— START —

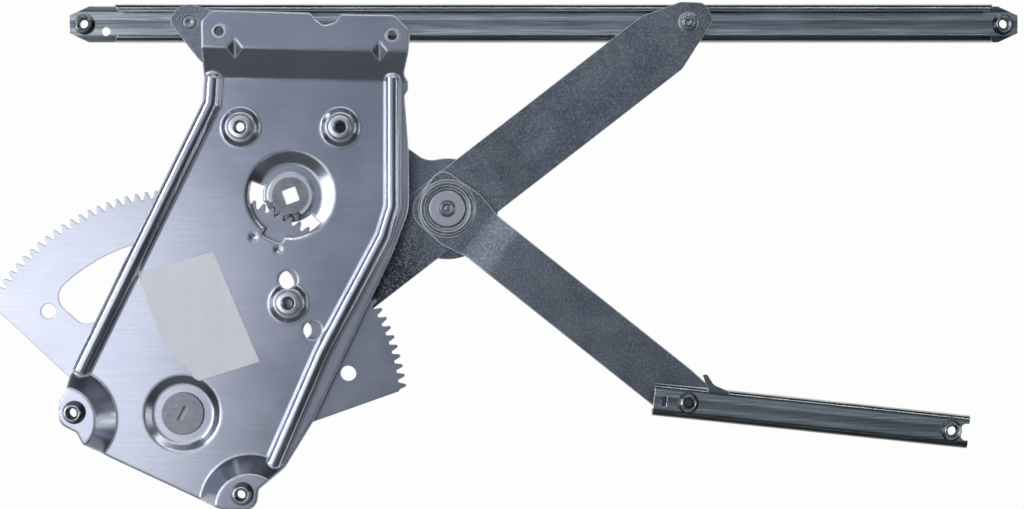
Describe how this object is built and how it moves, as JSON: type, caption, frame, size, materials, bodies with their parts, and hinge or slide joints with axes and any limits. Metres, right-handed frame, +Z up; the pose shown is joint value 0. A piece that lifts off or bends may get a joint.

— END —
— START —

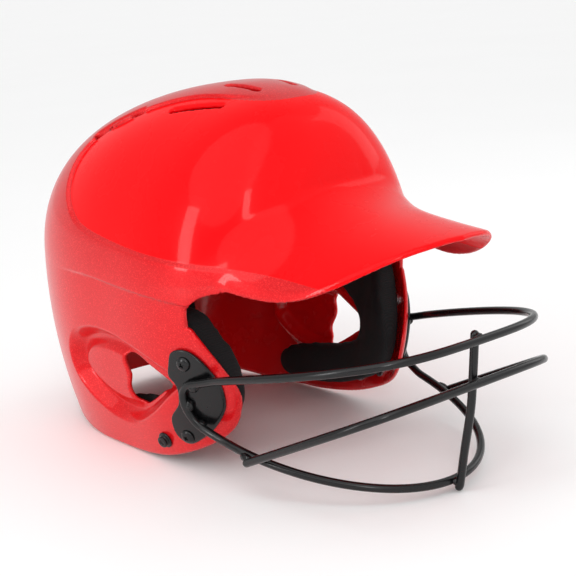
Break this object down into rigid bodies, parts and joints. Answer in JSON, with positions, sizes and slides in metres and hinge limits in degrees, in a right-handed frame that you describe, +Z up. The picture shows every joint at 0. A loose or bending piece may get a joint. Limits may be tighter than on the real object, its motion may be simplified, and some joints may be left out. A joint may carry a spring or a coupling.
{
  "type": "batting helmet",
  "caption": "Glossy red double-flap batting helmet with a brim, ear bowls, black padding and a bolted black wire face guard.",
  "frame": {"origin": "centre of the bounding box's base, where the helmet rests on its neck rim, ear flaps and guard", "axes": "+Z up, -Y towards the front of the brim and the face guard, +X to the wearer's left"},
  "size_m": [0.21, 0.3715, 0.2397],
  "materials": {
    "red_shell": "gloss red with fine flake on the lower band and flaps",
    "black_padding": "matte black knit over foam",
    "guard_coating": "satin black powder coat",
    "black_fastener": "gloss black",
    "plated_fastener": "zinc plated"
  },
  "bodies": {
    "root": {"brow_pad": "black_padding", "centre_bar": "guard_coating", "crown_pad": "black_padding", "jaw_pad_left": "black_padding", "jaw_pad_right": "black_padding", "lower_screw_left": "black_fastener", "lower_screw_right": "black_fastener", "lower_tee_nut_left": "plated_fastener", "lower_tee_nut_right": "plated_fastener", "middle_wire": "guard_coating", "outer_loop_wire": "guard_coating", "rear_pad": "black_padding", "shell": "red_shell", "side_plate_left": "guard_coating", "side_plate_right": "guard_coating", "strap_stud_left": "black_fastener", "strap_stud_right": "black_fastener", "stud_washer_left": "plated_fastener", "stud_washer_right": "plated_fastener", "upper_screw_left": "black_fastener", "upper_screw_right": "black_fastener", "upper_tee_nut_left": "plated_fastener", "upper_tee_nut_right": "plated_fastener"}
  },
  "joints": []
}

— END —

- _WHAT YOU HAVE TO DO_:
Gather all lines with the string "materials" from the data.

- _OUTPUT BELOW_:
Describe how this object is built and how it moves, as JSON: type, caption, frame, size, materials, bodies with their parts, and hinge or slide joints with axes and any limits. Metres, right-handed frame, +Z up; the pose shown is joint value 0. A piece that lifts off or bends may get a joint.
  "materials": {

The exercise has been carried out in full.